Niebieski wodór gorszy od węgla. Co jest, a co nie jest eko?
Niebieski wodór jest gorszy od węgla czy gazu ziemnego. Takie wnioski płyną z najnowszych badań. Nie każdy rodzaj wodoru jest ekologiczny i ma mały wpływ na środowisko.
16.08.2021 | aktual.: 08.03.2022 13:53
Niebieski wodór to rodzaj wodoru, który pozyskiwany jest z metanu pochodzącego z gazu ziemnego. Efekt produkcji jest dokładnie taki sam, jak w przypadku każdego innego wodoru. Lecz ze względu na sposób pozyskiwania, jest on w efekcie bardziej szkodliwy dla środowiska niż bezpośrednie spalanie węgla czy gazu ziemnego.
Badania przeprowadzone przez Uniwersytet Cornella i Uniwersytet Stanforda wskazują, że ślad węglowy, który pozostawia produkcja i wykorzystywanie niebieskiego wodoru, jest o 20 procent większy, niż ten, który powstaje w wyniku spalania paliw kopalnych. Porównując go do spalania oleju opałowego, efekt jest gorszy aż o 60 proc.
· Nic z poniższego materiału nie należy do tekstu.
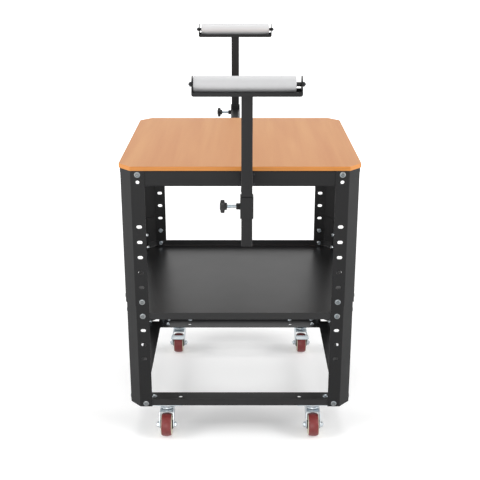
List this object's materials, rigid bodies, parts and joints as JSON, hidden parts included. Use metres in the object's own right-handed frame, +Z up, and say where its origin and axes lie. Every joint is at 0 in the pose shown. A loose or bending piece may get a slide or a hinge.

Proces produkcji niebieskiego wodoru polega na rozdzieleniu gazu ziemnego na dwutlenek węgla i wodór. Powstały w ten sposób dwutlenek węgla jest wychwytywany i magazynowany, co zapobiega przedostawaniu się go do atmosfery. Minusem jest jednak to, że takie procesy wymagają dużej ilości energii, a ponadto część CO2 i tak ulatnia się do atmosfery.
Stosowanie niebieskiego wodoru powinno być wykorzystywane jedynie jako działanie pomocnicze, które może pomóc w przesterowaniu gospodarki na nowe tory - pozbawione węgla. Docelowo powinniśmy skupiać się na pozostałych rodzajach wodoru. Wydobycie gazu ziemnego, koniecznego do powstania niebieskiego wodoru, sprawia, że do atmosfery dostaje się metan i duże ilości CO2.
Wodór szary, niebieski, zielony
W odróżnieniu od niebieskiego szary wodór w ogóle nie wykorzystuje wychwytywania dwutlenku węgla. Z kolei wodór zielony jest najczystszym rodzajem. Wykorzystuje on odnawialne źródła energii. Dokładniej rzecz ujmując - energia elektryczna produkowana przez instalacje fotowoltaiczne lub farmy wiatrowe, wykorzystywana jest do przeprowadzenia procesu elektrolizy wody, która powoduje powstawanie wodoru. Ta metoda jest najdroższa, ale najbardziej ekologiczna.